Look, I get it. Those 18th century skills are hard to acquire. Tons of people have better skills than I do, and I willingly and happily admit my general incompetence.

The Soap Boiler and Candle Maker. Popular Technology or, Professions and Trades.

The Soap Boiler and Candle Maker. Popular Technology or, Professions and Trades.

Take soap. I cannot make soap. I know that it takes lye and tallow and heat. I know it is slimey and hot and dangerous and vaguely disgusting. (I’ve done my time with tallow candles, thanks.) So I respect the soap.

But honestly, so what? is the question I ask when y’all tell me how to make soap. I want to know why you’re making soap.
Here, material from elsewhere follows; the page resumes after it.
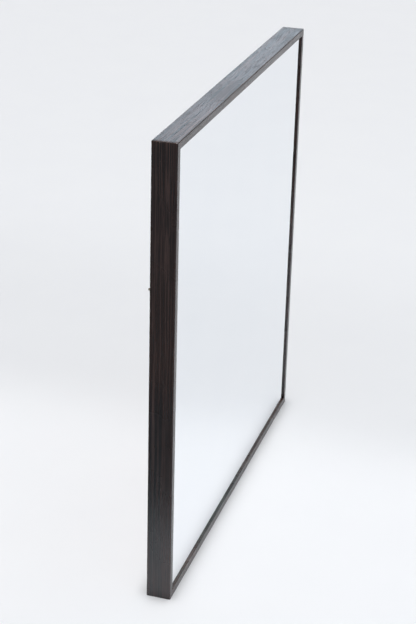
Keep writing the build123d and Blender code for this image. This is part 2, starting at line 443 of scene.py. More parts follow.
def blend_colour(tree, amount, first, second):
    """Mixes two colours; each is a colour or a socket."""
    made = tree.nodes.new("ShaderNodeMix")
    made.data_type = "RGBA"
    for index, value in ((0, amount), (6, first), (7, second)):
        if isinstance(value, bpy.types.NodeSocket):
            tree.links.new(value, made.inputs[index])
        else:
            made.inputs[index].default_value = value if index == 0 else (*value, 1.0)
    return made.outputs[2]


def tint(tree, tone, mask, share, colour):
    """Lays a share of a colour over a tone, where a mask is 1."""
    return blend_colour(tree, maths(tree, "MULTIPLY", mask, share), tone, colour)


def bump(tree, shader, height, distance):
    """Turns a height mask into a bump on the shader; distance is in metres."""
    made = node(tree, "Bump", {}, Height=height, Strength=1.0, Distance=distance)
    feed(tree, shader, "Normal", made.outputs["Normal"])


def between(tree, mask, low, high):
    """A number that goes from low to high as a mask goes from 0 to 1."""
    made = node(tree, "MapRange", {}, Value=mask)
    made.inputs["To Min"].default_value = low
    made.inputs["To Max"].default_value = high
    return made.outputs["Result"]


def grain_coords(tree, coords, upright, shift):
    """Coordinates turned so that the grain runs along their first axis. The shift picks a stretch of wood."""
    turn = (0.0, math.radians(90), 0.0) if upright else (0.0, 0.0, 0.0)
    return node(tree, "Mapping", {}, Vector=coords, Location=shift, Rotation=turn).outputs[0]


def edge_wear_and_highlight_mask(tree, coords, low, high, width, breakup):
    """The mask for edge wear, and for a painted edge highlight, on a piece that fills the box between two
    corners.
    """
    centre = [(low[i] + high[i]) / 2 for i in range(3)]
    half = [(high[i] - low[i]) / 2 for i in range(3)]
    made = use_group(tree, EDGE_WEAR_AND_HIGHLIGHT, Vector=coords, Centre=centre, Half=half, Width=width, Breakup=breakup)
    return made.outputs["Wear"]


# %% [markdown]
# ## The dark planks' finish
#
# The planks are a brown-black open-grained hardwood with a thin satin oil. Seen square on they are nearly
# black with fine lighter streaks. Seen at a low angle the oil mirrors the room, and the same wood turns
# silver grey. That change is Fresnel reflection, so it comes from the shader's own gloss and not from paint.
# Their edges are painted a lighter brown, partly as rubbed wear and partly as a painted highlight on the
# arris.
#
# The top and bottom planks have their grain along X and the side planks along Z. One recipe serves both: a
# Mapping node turns the coordinate so that the grain always runs along its first axis. The upright planks
# have painted shade near the foot, where their lighter streaks fade into the dark tone, and browner
# heartwood from the middle upwards.

# %% Tones and shares of the dark wood
DARK_LOW = (0.0045, 0.0028, 0.0028)
DARK_HIGH = (0.160, 0.096, 0.085)
DARK_RED = (0.052, 0.0190, 0.0130)
# The lighter colour along the plank edges: rubbed wear, and a painted highlight on the rounded arris.
DARK_WEAR_AND_HIGHLIGHT = (0.085, 0.070, 0.060)
DARK_HEART = (0.110, 0.047, 0.030)
END_LOW = (0.010, 0.0055, 0.0050)
END_HIGH = (0.135, 0.080, 0.072)
COOL_SHEEN = (0.88, 0.95, 1.0, 1.0)
OILED_IOR = 1.7
OILED_ROUGHNESS = 0.23

# Painted shade at the foot of the upright planks: below the first height, in metres, only a share of the
# streaks is kept, and above the second height all of them are.
SHADED_FOOT = (0.14, 0.50)
SHADED_FOOT_STREAK_SHARE = 0.25
HEART_RISE = (0.34, 0.46)
HEART_FALL = (0.50, 0.80)
HEART_SHARE = 0.45
HEART_LEFT = 0.5


# %% Dark long grain
def heart_mask(tree, height):
    """Where an upright plank shows its heartwood: from the middle up, and less of it near the top."""
    rising = maths(tree, "MULTIPLY", ramp(tree, height, *HEART_RISE), HEART_SHARE)
    return maths(tree, "MULTIPLY", rising, between(tree, ramp(tree, height, *HEART_FALL), 1.0, HEART_LEFT))


def dark_wood(name, low, high, upright, shift):
    """Oiled dark hardwood for one plank; low and high are the plank's corners."""
    material, tree, shader, coords = new_material(name)
    grain = use_group(tree, LONG_GRAIN, Vector=grain_coords(tree, coords, upright, shift))
    patches = use_group(tree, HANDLING, Vector=coords, Size=0.11)
    if upright:
        height = node(tree, "SeparateXYZ", {}, Vector=coords).outputs["Z"]
        # Painted shade: the light streaks fade out, so the plank darkens towards its foot.
        foot_shade = between(tree, ramp(tree, height, *SHADED_FOOT), SHADED_FOOT_STREAK_SHARE, 1.0)
        figure_and_foot_shade = maths(tree, "MULTIPLY", grain.outputs["Streaks"], foot_shade)
        tone = blend_colour(tree, figure_and_foot_shade, DARK_LOW, DARK_HIGH)
        tone = blend_colour(tree, heart_mask(tree, height), tone, DARK_HEART)
    else:
        tone = blend_colour(tree, grain.outputs["Streaks"], DARK_LOW, DARK_HIGH)
    tone = tint(tree, tone, grain.outputs["Bands"], 0.65, DARK_RED)
    tone = tint(tree, tone, grain.outputs["Pores"], 0.75, DARK_LOW)
    # Lighter along the edges, 1.6 mm wide: rubbed wear and a painted highlight on the arris.
    wear_and_highlight = edge_wear_and_highlight_mask(tree, coords, low, high, 0.0016, 0.85)
    feed(tree, shader, "Base Color", tint(tree, tone, wear_and_highlight, 0.55, DARK_WEAR_AND_HIGHLIGHT))
    dull = maths(tree, "ADD", maths(tree, "MULTIPLY", grain.outputs["Pores"], 0.07), OILED_ROUGHNESS)
    dull = maths(tree, "ADD", dull, maths(tree, "MULTIPLY", patches.outputs["Patches"], 0.06))
    feed(tree, shader, "Roughness", dull)
    shader.inputs["IOR"].default_value = OILED_IOR
    shader.inputs["Specular Tint"].default_value = COOL_SHEEN
    bump(tree, shader, grain.outputs["Height"], 0.00005)
    return material


# %% Dark end grain
def dark_end_grain(name, shift):
    """The cut end of a dark plank, which drinks more oil and is duller than its faces."""
    material, tree, shader, coords = new_material(name)
    grain = use_group(tree, END_GRAIN, Vector=grain_coords(tree, coords, False, shift))
    tone = blend_colour(tree, grain.outputs["Rings"], END_LOW, END_HIGH)
    tone = tint(tree, tone, grain.outputs["Pores"], 0.8, DARK_LOW)
    feed(tree, shader, "Base Color", tone)
    feed(tree, shader, "Roughness", between(tree, grain.outputs["Pores"], 0.34, 0.60))
    shader.inputs["IOR"].default_value = OILED_IOR
    shader.inputs["Specular Tint"].default_value = COOL_SHEEN
    bump(tree, shader, grain.outputs["Height"], 0.00010)
    return material


# %% [markdown]
# ## The planks
#
# The four planks meet in mitres, so that only long grain shows. A joiner saws them from one board and glues
# them up. Here it goes the other way: one ring is made, its outer edges are eased with a plane, and each
# plank is a copy of the ring that is parted along its two corner diagonals.
#
# The planks are brushed along the grain, which leaves shallow grooves. A fine grid of cuts gives the mesh
# enough points, and a Displace modifier presses the grooves in. The modifier reads a noise texture through
# an empty that is long in one direction, so that the noise is drawn out along the grain.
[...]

Are you selling it? What will you wash with it? How often do you do laundry? Do you share the soap? And if you’re selling soap, how do people know to come to you? Why is your soap better than, say, Bono Brown across the river? He’s cheaper by a penny, why is your soap so special? If you do sell it, what do you do with the money? Are you married? Does your husband drink the profits?

Jean Siméon Chardin (French, Paris 1699–1779 Paris) Soap Bubbles, ca. 1733–34 Oil on canvas; 24 x 24 7/8 in. (61 x 63.2 cm) The Metropolitan Museum of Art, New York, Wentworth Fund, 1949 (49.24)

Jean Siméon Chardin
Soap Bubbles, ca. 1733–34
The Metropolitan Museum of Art, New York, Wentworth Fund, 1949 (49.24) Soap bubbles I can do.

Tell me a story. Tell me why you’re doing something, or why it was done in the past, not just how. Then I might give a damn. But telling me only how a musket works, and not why you have it and where you got it and what you’ll do with it and whether the sergeant yelled at you the last time you failed to clean it and the punishment you got when you failed AGAIN to clean it…. Well, you see what I mean.

Change the question, change the answer, change how people see history.